Pahlawan Nasional
Papua Bernarda Meteray : Sejarawan Universitas Cenderawasih, Papua |
MAJALAH TEMPO, 13
Agustus 2023
ANCAMAN disintegrasi terus
membayangi Indonesia dengan konflik berkepanjangan di Papua. Pemerintah
Indonesia mencoba membuat kebijakan keamanan, sosial-budaya, dan ekonomi,
termasuk melalui otonomi khusus serta pembentukan Unit Percepatan Pembangunan
Papua dan Papua Barat. Namun berbagai pendekatan dan kebijakan itu belum
mampu menurunkan tingkat konflik di Papua. Kajian Lembaga Ilmu
Pengetahuan Indonesia (kini Badan Riset dan Inovasi Nasional) pada 2007
mempertanyakan ulang nasionalisme Indonesia. Kajian lain LIPI pada 2009
menemukan empat sumber konflik di Papua, yakni sejarah, integrasi, status,
dan identitas politik. Kajian itu memperlihatkan ada perbedaan tajam dalam
konstruksi nasionalisme Indonesia dan nasionalisme Papua. Kajian Thung Ju Lan pada
2013 juga menjelaskan nasionalisme di Papua. Menurut dia, “Kita perlu
berhati-hati karena pemahaman nasionalisme di wilayah ini bisa mempunyai arti
yang berbeda dengan apa yang kita maksudkan, terutama jika nasionalisme yang
kita bicarakan lebih mengacu pada nasionalisme Indonesia.” Thung Ju Lan
menunjukkan kajian Chauvel dan Widjojo dkk yang menyatakan bahwa
“nasionalisme Papua semakin terkonstruksi sebagai akibat dari kekecewaan
sejarah terhadap proses integrasi ke Indonesia”. Saprilla (2019) dalam
kajiannya tentang siswa Papua dan nasionalisme menunjukkan persoalan
keindonesiaan di antara generasi muda Papua tidak bisa dianggap sebagai
persoalan sederhana. Saprilla menemukan fakta bahwa di ruang tamu rumah orang
tua salah satu siswa sekolah menengah atas di Jayapura terpampang bendera
Bintang Kejora berukuran cukup besar.
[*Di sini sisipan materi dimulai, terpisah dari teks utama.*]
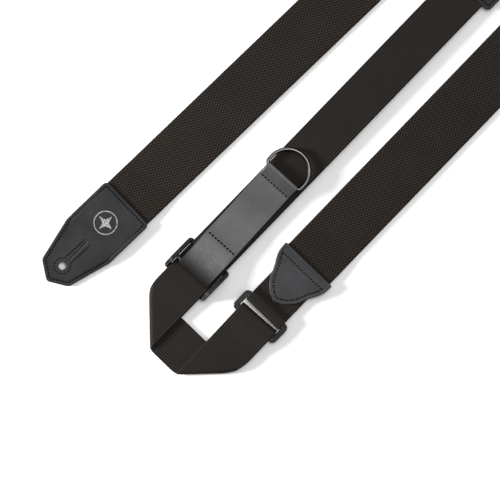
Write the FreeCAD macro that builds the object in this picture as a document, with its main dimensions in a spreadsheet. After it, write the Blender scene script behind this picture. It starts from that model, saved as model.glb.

Saprilla menganalisis, organisasi bawah
tanah bekerja mengkampanyekan gerakan Papua merdeka. Dengan demikian,
guru-guru di Papua memiliki tugas ganda mengajarkan dan menanamkan paham
keindonesiaan di sekolah. Kondisi itu tentu ironis
dibanding upaya yang dirintis para tokoh Papua yang telah menyatukan Papua
kembali ke wilayah Negara Kesatuan Republik Indonesia. Rumitnya perjuangan
panjang sejak 1945 hingga 1969 mendorong Papua menjadi bagian dari Indonesia.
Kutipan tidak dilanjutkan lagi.